SEOUL, Jul. 28 (Korea Bizwire) — On July 26, an ecofeminist group held a press conference in Seoul’s Myeongdong shopping district to announce the results of a market research study of clothing sizes offered by 31 different apparel companies.
Conducted this month, the list of companies included in the study are popular brands such as Forever 21, Giordano and Uniqlo. The analysis of clothing sizes was restricted to five categories: blouses, jeans, miniskirts, dresses and short-sleeved shirts.
In the online shopping domain, the ecofeminist group found short-sleeved shirts, blouses and miniskirts in sizes either smaller than extra small or larger than extra large were rare. For example, though all 31 companies sold blouses online, only seven offered them in sizes smaller than extra small, while only eight offered sizes larger than extra large.
At the brick and mortar stores of 12 major apparel brands in the Myeongdong and Hongdae areas, only four were found to be offering sizes in XL.
During the press conference, the ecofeminist group stressed the need for action to correct societal attitudes towards women’s bodies. “Through this field study we were able to confirm that societal pressure and double standards for women’s physical appearance are serious issues,” the group argued.
“Measures must be taken to ensure that a minimum number of clothing brands offer a greater selection of clothing sizes.”
The group further emphasized the need for “realistic” mannequins that are more representative of Korean women’s bodies, as well as greater diversity in shapes and sizes.
“In 2015, the Korean Agency for Technology and Standards’ analysis of the population’s body measurements revealed that the average height of women from ages 20 to 24 was 160.9 centimeters.
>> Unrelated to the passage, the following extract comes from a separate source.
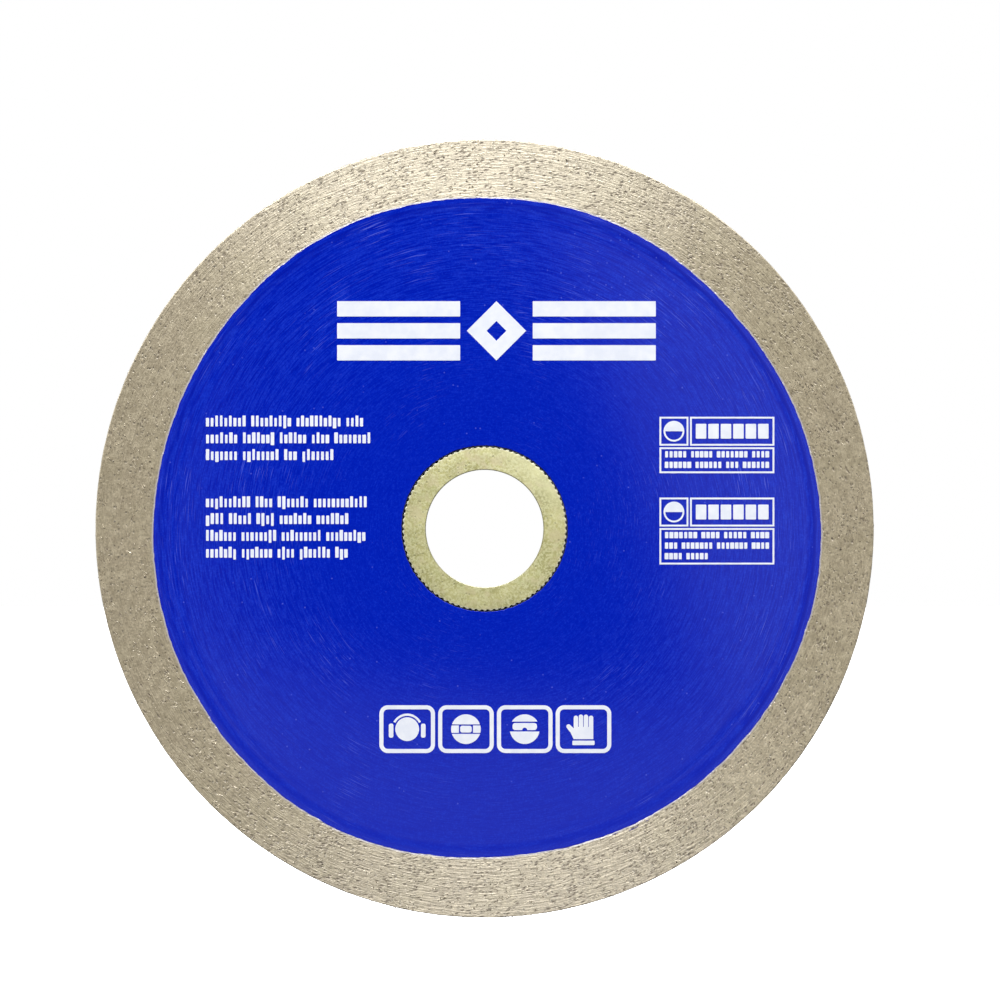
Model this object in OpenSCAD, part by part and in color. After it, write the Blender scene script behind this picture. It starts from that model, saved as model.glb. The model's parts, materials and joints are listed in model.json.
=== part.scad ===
// Continuous-rim diamond blade with a reducer bushing.
// The blade stands upright: +Z is up and the spin axis lies along Y.
// The origin is the centre of the bore, in the blade's mid-plane. The printed front faces -Y.

/* [Blade] */
// Outside diameter of the cutting rim
blade_od = 105; // [103:0.5:110]
// Thickness of the core's steel sheet
core_t = 1.4; // [1.2:0.1:1.4]
// Diameter of the core's own arbor hole
arbor_hole_d = 22.23; // [20:0.01:25.4]

/* [Rim] */
// Thickness over the two ground faces
rim_t = 2.0; // [2:0.1:2.4]
// Radial depth of each ground face
face_depth = 7.65; // [7.4:0.05:7.8]
// Radial width of the painted ledge inside each ground face
ledge_w = 0.8; // [0.4:0.1:1.2]
// Radial run of the sloped shoulder between core and ledge
shoulder_run = 0.6; // [0.4:0.1:1.0]
// Bevel on the two corners of the cutting edge
edge_bevel = 0.12; // [0.05:0.01:0.2]
// How far the core's sheet runs in under the ground face
core_reach = 3.6; // [2.8:0.2:5]
// Number of teeth on the core's hidden edge, which key the rim to the core
key_count = 48; // [24:2:60]
// Radial height of those teeth
key_height = 2.0; // [1:0.5:2.5]

/* [Diamond grit] */
// Edge length of one crystal
grit_size = 0.27; // [0.2:0.01:0.28]
// Number of crystals shown in each ground face
face_grit = 90; // [30:10:120]
// Number of crystals shown in the cutting edge
edge_grit = 60; // [20:10:90]

/* [Reducer bushing] */
// Diameter of the bushing's bore
bore_d = 15.88; // [12.7:0.01:16]
// Thickness of the bushing
bushing_t = 1.4; // [1:0.1:1.6]
// Number of knurl teeth round the bushing
knurl_count = 86; // [60:2:100]
// Radial depth of the knurl
knurl_depth = 0.16; // [0.1:0.02:0.2]
// Radial gap between the knurl's crests and the core's hole
bushing_gap = 0.03; // [0.01:0.01:0.08]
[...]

In contrast, mannequins are typically from 175 to 180 centimeters tall. Furthermore, while the average woman’s waist is 70.9 centimeters in circumference, the typical mannequin’s waist measurement is 62.5 centimeters,” the group added.
The group criticized the unrealistic mannequin-esque ideal of beauty that is upheld in society and the clothing industry. The persistence of such attitudes would lead to “dissatisfaction with one’s own body and self-hatred” and that “pressures relating to body image would undoubtedly cause disruptions in women’s rights to health and work”, according to the group.
Apparel brands are part of the problem, the group said, as “the range of possible options for consumers has shrunk because apparel companies are arbitrarily setting clothing size standards.”